Africa

Cocoa farmers: A mirror to Ivory Coast's divisions

A Baoule farmer gathers cocoa beans on 17 November 2010
Image caption Farmers in the Ivory Coast grow most of the world's cocoa beans

Ivory Coast's cocoa farmers hold the country's future in their hands in Sunday's presidential run-off.

The preferred candidate of the central Baoule ethnic group was eliminated in the first round of voting, leaving the farmers playing the role of king makers.

Tension is high in the centre-west region where many of the Baoule farmers live as migrant workers, currently harvesting cocoa for chocolate.

Meanwhile leaflets calling for migrants to be driven off the land have been widely circulated - inflaming tensions after the first round of voting on 31 October.

"To vote, it's not easy at all," said Ahoutro Kouassi, a Baoule tribal chief in the town of Gagnoa, the home town of President Laurent Gbagbo.

"If you haven't accepted to vote how they say, they beat you up around the corner."

Rural rivalry

Sunday's vote sees Mr Gbagbo take on former IMF economist Alassane Ouattara, in a run-off intended to reunite the country eight years after a civil war.

The stakes are high and the contest is getting personal with each side accusing the other of being responsible for the coups and conflicts of the past 11 years, which left the New Forces rebel group in control of the north.

Sunday's battle between Mr Ouattara and Mr Gbagbo has strong fault lines; respectively, north v south, Muslim v Christian, economist v historian, liberal v socialist and technocrat v populist.

Disputed elections could see the emergence of the violent street protests seen at the height of the civil war.

But a peaceful outcome would pave the way for resurgence in economic growth, in a country that was once known as the economic miracle of West Africa.

The central Baoule farmers - from the country's largest ethnic group - voted massively for one of their own in the first round - former President Henri Konan Bedie.

But he came in third with 25% of the vote and is now calling on his supporters to vote for Mr Ouattara.

In the centre-west, Baoule cocoa farmers work alongside northerners and foreigners, who have all migrated to the area to farm land traditionally owned by the original inhabitants of the area, Mr Gbagbo's Bete ethnic group.

This creates tensions as migrant communities are likely to support Mr Ouattara, who hails from the north, and the original inhabitants of the area who generally vote for President Gbagbo.

There is little protection in the rural villages far from the eyes of the Ivorian police and the 8,000-plus UN peacekeepers in the country.

Footballers urge peace

"We need to ask people to be calm and not to make any threats so that things can be more peaceful," said Emile Kambou, who works for Ivorian Human Rights Movement (MIDH) in Gagnoa.

They are calling on the authorities to beef up security in the cocoa belt for this weekend's election.

For now, intimidation has mainly been verbal, but MIDH confirm two Baoule farmers were beaten up and needed to be hospitalised.

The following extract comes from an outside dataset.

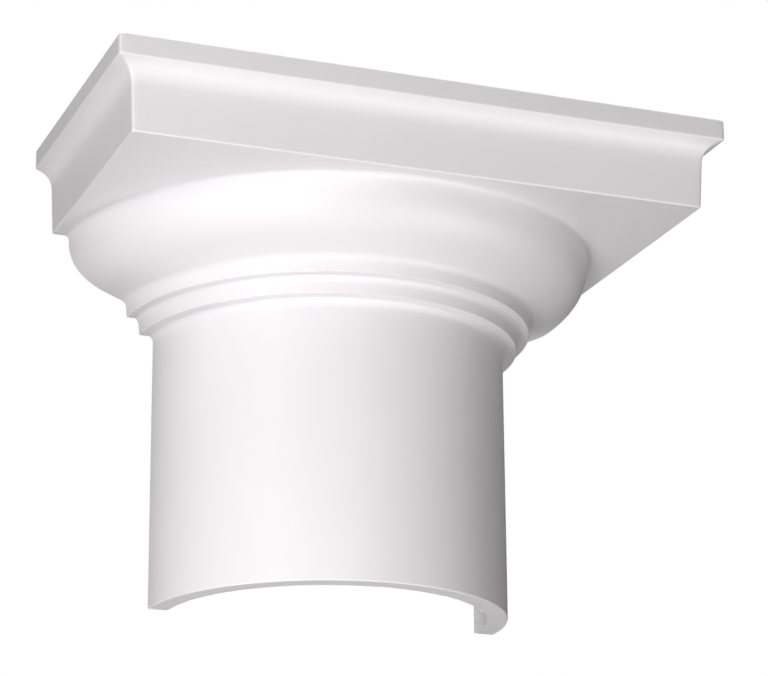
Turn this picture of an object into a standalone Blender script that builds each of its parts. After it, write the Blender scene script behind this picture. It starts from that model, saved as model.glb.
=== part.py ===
"""Half-round Doric capital for an engaged half column, moulded in one piece of hard foam.

A half-square abacus (fillet, cavetto and fascia on its three free sides) sits on a half-round
echinus with two annulets, which runs down into a plain neck. The neck is a thin half shell:
a half-round recess, open below and at the back, reaches up to a plate under the top.

Metres, +Z up. The wall plane is the flat back, at +Y; the front looks towards -Y. The origin is
under the middle of the whole piece, at the level of the neck's rim.
"""

from math import cos, pi, radians, sin, sqrt, tan

import bmesh
import bpy
from mathutils import Matrix

# Overall sizes
ABACUS_WIDTH = 0.375
TOTAL_HEIGHT = 0.281

# Abacus, downwards from the top
ABACUS_HEIGHT = 0.0533
FILLET_HEIGHT = 0.0126
CAVETTO_HEIGHT = 0.0134
CAVETTO_SLOPE = radians(15)
FASCIA_INSET = 0.0104
FASCIA_BATTER = 0.0013

# Neck, and the hollow behind it
NECK_RADIUS = 0.111
NECK_WALL = 0.013
TOP_PLATE = 0.040
RECESS_DRAFT = 0.0015
RECESS_FILLET = 0.004

# Annulets: how far each tip stands out past what is below it, and lies below what is above it
LOWER_TIP_PROJECTION = 0.0087
LOWER_TIP_DROP = 0.0104
UPPER_TIP_PROJECTION = 0.0081
UPPER_TIP_DROP = 0.0107
TIP_BATTER = 0.0005
COVE_WIDTH = 0.0024
COVE_HEIGHT = 0.0046
COVE_SHOULDER = 0.0016

# Echinus: a straight foot above the annulets, a full belly, and a quirk under the soffit
FOOT_PROJECTION = 0.0038
FOOT_SHARE = 0.235
FOOT_SLOPE = radians(21)
ECHINUS_HEIGHT = 0.0372
QUIRK_WIDTH = 0.0026
QUIRK_HEIGHT = 0.0034
QUIRK_SHOULDER = 0.0008
SOFFIT_MARGIN = 0.0079

# How finely the curves are cut into faces
TURNS = 120
CURVE_STEPS = 5
BELLY_STEPS = 10

# How far a cutter or a root runs past the surface that it crosses
OVERRUN = 0.010
SOFFIT_ROOT = 0.0006

MERGE = 0.00001
FOAM_WHITE = (0.86, 0.855, 0.85, 1.0)
FOAM_ROUGHNESS = 0.5

# The abacus is half a square, so the neck's axis lies in the wall plane
ABACUS_DEPTH = ABACUS_WIDTH / 2
WALL_Y = ABACUS_DEPTH / 2
SOFFIT = TOTAL_HEIGHT - ABACUS_HEIGHT

# Each radius follows from the neck outwards, and the belly's from the soffit's edge inwards
LOWER_TIP_RADIUS = NECK_RADIUS + LOWER_TIP_PROJECTION
UPPER_TIP_RADIUS = LOWER_TIP_RADIUS + UPPER_TIP_PROJECTION
FOOT_RADIUS = UPPER_TIP_RADIUS + FOOT_PROJECTION
QUIRK_RADIUS = ABACUS_DEPTH - FASCIA_INSET - FASCIA_BATTER - SOFFIT_MARGIN
BELLY_RADIUS = QUIRK_RADIUS - QUIRK_WIDTH


def clear_scene():
    for obj in list(bpy.data.objects):
        bpy.data.objects.remove(obj, do_unlink=True)


def new_collection(name):
    collection = bpy.data.collections.new(name)
    bpy.context.scene.collection.children.link(collection)
    return collection


def foam_material():
    material = bpy.data.materials.new("primed_polyurethane_foam")
    material.use_nodes = True
    shader = material.node_tree.nodes["Principled BSDF"]
    shader.inputs["Base Color"].default_value = FOAM_WHITE
    shader.inputs["Roughness"].default_value = FOAM_ROUGHNESS
    shader.inputs["Metallic"].default_value = 0.0
    return material


def sweep(start, corner, end, steps):
    """Points after start on the curve that leaves start towards corner and reaches end from it."""
    points = []
    for step in range(1, steps + 1):
        t = step / steps
        a, b, c = (1 - t) ** 2, 2 * t * (1 - t), t ** 2
        points.append(tuple(a * p + b * q + c * r for p, q, r in zip(start, corner, end)))
    return points


def abacus_profile():
    """Half width and height of the abacus, from the middle of its top to the middle of its soffit."""
    half = ABACUS_WIDTH / 2
    fillet_foot = (half, TOTAL_HEIGHT - FILLET_HEIGHT)
    fascia_top = (half - FASCIA_INSET, fillet_foot[1] - CAVETTO_HEIGHT)
    cavetto_turn = (fascia_top[0], fillet_foot[1] - FASCIA_INSET * tan(CAVETTO_SLOPE))
    points = [(0, TOTAL_HEIGHT), (half, TOTAL_HEIGHT), fillet_foot]
    points += sweep(fillet_foot, cavetto_turn, fascia_top, CURVE_STEPS)
    points += [(fascia_top[0] - FASCIA_BATTER, SOFFIT), (0, SOFFIT)]
    return points


def annulet(above, tip_radius, drop):
    """A small cove below the point above, then a nearly upright face down to a sharp tip."""
    cove_end = (tip_radius + TIP_BATTER, above[1] - COVE_HEIGHT)
    cove_turn = (cove_end[0], above[1] - COVE_SHOULDER)
    return sweep(above, cove_turn, cove_end, CURVE_STEPS) + [(tip_radius, above[1] - drop)]


def turned_profile():
    """Radius and height of the echinus, the annulets and the neck, from top to bottom."""
    foot = (FOOT_RADIUS, SOFFIT - ECHINUS_HEIGHT)
    overhang = BELLY_RADIUS - FOOT_RADIUS
    belly_top = (BELLY_RADIUS, SOFFIT - QUIRK_HEIGHT)
    belly_turn = (BELLY_RADIUS, foot[1] + overhang * tan(FOOT_SLOPE))
    belly_end = (foot[0] + overhang * FOOT_SHARE, foot[1] + overhang * FOOT_SHARE * tan(FOOT_SLOPE))
    quirk_top = (QUIRK_RADIUS, SOFFIT + SOFFIT_ROOT)
    points = [(0, SOFFIT + OVERRUN), (QUIRK_RADIUS, SOFFIT + OVERRUN), quirk_top]
    points += sweep(quirk_top, (BELLY_RADIUS, SOFFIT - QUIRK_SHOULDER), belly_top, CURVE_STEPS)
    points += sweep(belly_top, belly_turn, belly_end, BELLY_STEPS) + [foot]
    points += annulet(foot, UPPER_TIP_RADIUS, UPPER_TIP_DROP)
    upper_ledge = (LOWER_TIP_RADIUS + TIP_BATTER + COVE_WIDTH, points[-1][1])
    points += [upper_ledge] + annulet(upper_ledge, LOWER_TIP_RADIUS, LOWER_TIP_DROP)
    lower_ledge = (NECK_RADIUS + COVE_WIDTH, points[-1][1])
    neck_top = (NECK_RADIUS, lower_ledge[1] - COVE_HEIGHT)
    neck_turn = (NECK_RADIUS, lower_ledge[1] - COVE_SHOULDER)
    points += [lower_ledge] + sweep(lower_ledge, neck_turn, neck_top, CURVE_STEPS)
    points += [(NECK_RADIUS, 0), (0, 0)]
    return points


def recess_profile():
    """Radius and height of the hollow, from its rounded top to below the rim."""
    rim = NECK_RADIUS - NECK_WALL
    roof = TOTAL_HEIGHT - TOP_PLATE
    top = rim - RECESS_DRAFT
    slant = RECESS_DRAFT / roof
    points = [(0, roof), (top - RECESS_FILLET, roof)]
    for step in range(1, CURVE_STEPS + 1):
        angle = pi / 2 * step / CURVE_STEPS
        points.append((top - RECESS_FILLET * (1 - sin(angle)), roof - RECESS_FILLET * (1 - cos(angle))))
    points += [(rim + slant * OVERRUN, -OVERRUN), (0, -OVERRUN)]
    return points


def turned(name, profile, steps, smooth, turn):
    """A solid turned about the neck's axis from a profile that starts and ends on it."""
    shape = bmesh.new()
    points = [shape.verts.new((radius, 0, height)) for radius, height in profile]
    for upper, lower in zip(points, points[1:]):
        shape.edges.new((upper, lower))
    mesh = bpy.data.meshes.new(name)
    shape.to_mesh(mesh)
    shape.free()
    obj = bpy.data.objects.new(name, mesh)
    obj.location = (0, WALL_Y, 0)
    obj.rotation_euler = (0, 0, turn)
    screw = obj.modifiers.new("turning", "SCREW")
    screw.axis = "Z"
    screw.angle = 2 * pi
    screw.steps = steps
    screw.render_steps = steps
    screw.use_smooth_shade = smooth
    screw.use_merge_vertices = True
    screw.merge_threshold = MERGE
    return obj


def wall_side():
    """Everything behind the wall plane, as a block to cut away."""
    width = ABACUS_WIDTH + 2 * OVERRUN
    depth = ABACUS_DEPTH + 2 * OVERRUN
    height = TOTAL_HEIGHT + 2 * OVERRUN
    shape = bmesh.new()
    place = Matrix.Translation((0, WALL_Y + depth / 2, TOTAL_HEIGHT / 2))
    bmesh.ops.create_cube(shape, size=1.0, matrix=place @ Matrix.Diagonal((width, depth, height, 1)))
    mesh = bpy.data.meshes.new("wall_side")
    shape.to_mesh(mesh)
    shape.free()
    return bpy.data.objects.new("wall_side", mesh)


def hide_as_guide(obj, collection):
    collection.objects.link(obj)
    obj.display_type = "WIRE"
    obj.hide_render = True


def boolean(obj, other, operation):
    modifier = obj.modifiers.new(operation.lower() + "_" + other.name, "BOOLEAN")
    modifier.operation = operation
    modifier.solver = "EXACT"
    modifier.object = other


def build():
    clear_scene()
    parts = new_collection("half_round_doric_capital")
    guides = new_collection("guides")

    # Four steps turn the abacus profile into a square with mitred corners, half a side to each axis
    diagonal = sqrt(2)
    square = [(half * diagonal, height) for half, height in abacus_profile()]
    capital = turned("half_capital", square, 4, False, pi / 4)
    parts.objects.link(capital)
    capital.data.materials.append(foam_material())

    # Half a step of turn keeps the round faces' edges off the wall plane
    half_step = pi / TURNS
    shaft = turned("echinus_and_neck", turned_profile(), TURNS, True, half_step)
    recess = turned("recess", recess_profile(), TURNS, True, half_step)
    behind = wall_side()
    for guide in (shaft, recess, behind):
        hide_as_guide(guide, guides)
    boolean(capital, shaft, "UNION")
    boolean(capital, recess, "DIFFERENCE")
    boolean(capital, behind, "DIFFERENCE")


build()
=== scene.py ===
"""Looks of a half-round Doric capital: the whole moulding as one fine mesh with its small
roundings, its primed finish, and a plain pale studio seen from below and from the left.

Metres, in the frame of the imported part: +Z up, the wall plane at +Y, the front towards -Y.
"""

from math import cos, pi, radians, sin

import bmesh
import bpy
from bpy.props import FloatProperty, FloatVectorProperty, IntProperty, PointerProperty
from mathutils import Matrix, Vector


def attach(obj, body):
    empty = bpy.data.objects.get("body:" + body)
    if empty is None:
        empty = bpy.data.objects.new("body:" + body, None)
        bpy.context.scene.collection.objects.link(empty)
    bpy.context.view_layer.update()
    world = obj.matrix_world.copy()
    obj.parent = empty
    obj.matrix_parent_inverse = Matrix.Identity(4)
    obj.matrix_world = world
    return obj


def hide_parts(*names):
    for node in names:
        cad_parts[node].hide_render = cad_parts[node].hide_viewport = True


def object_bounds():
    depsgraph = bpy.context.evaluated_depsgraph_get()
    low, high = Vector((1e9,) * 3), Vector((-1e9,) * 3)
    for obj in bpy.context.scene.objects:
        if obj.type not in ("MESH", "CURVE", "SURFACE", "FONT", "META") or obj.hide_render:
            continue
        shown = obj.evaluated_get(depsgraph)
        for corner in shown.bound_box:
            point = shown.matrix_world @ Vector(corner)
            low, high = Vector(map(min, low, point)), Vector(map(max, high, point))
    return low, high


bl_info = {
    "name": "Half-round Doric capital",
    "version": (1, 0, 0),
    "blender": (4, 5, 0),
    "location": "3D View > Sidebar > Capital",
    "description": "Makes a half-round Doric capital in primed foam, with a studio around it",
    "category": "Add Mesh",
}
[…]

The farmers have since fled to their home region.

"I hope that both presidential candidates will encourage their supporters to respect the right of all Ivorians to choose their leader without fear of intimidation or reprisal," said former Ghanaian President John Kufuor, who heads an election mission from the Carter Center.

Ivory Coast's football stars have also got involved, with Didier Drogba, Yaya and Kolo Toure and Gervinho calling for peaceful elections.

The Baoule make up around 23% of the population and their traditional region lies in the centre of the country, particularly around the Ivorian capital Yamoussoukro.

Ivory Coast's first President Felix Houphouet-Boigny was a cocoa-farming Baoule chief who made Yamoussoukro, his home town, the capital in 1983.

After Houphouet-Boigny's death in 1993, Mr Bedie, also a Baoule, became president until he was overthrown in a coup in 1999.

Mr Ouattara promises that if he is elected president on Sunday, Mr Bedie, 76, would be his "boss" and that he would immediately start governing from Yamoussoukro, until now a capital in name only.

Both candidates are fighting hard to secure the Baoule vote.

In the last couple of weeks, Mr Ouattara held a political rally in the capital with about 2,000 Baoule chiefs and paid his respects at the tomb of Houphouet-Boigny.

Mr Gbagbo followed with a political rally in Sakassou, home to the Baoule's traditional queen mother, along with 2,500 tribal chiefs from the Akan people, a larger ethnic grouping that encompasses the Baoule.

"Each side is trying to gain the Baoule camp for their own," said George Kouame, a Baoule man shopping at one of the main markets in Yamoussoukro.

"We don't have a problem with Bedie calling on us to vote Ouattara, but this a democracy and everyone will chose for themselves," he said.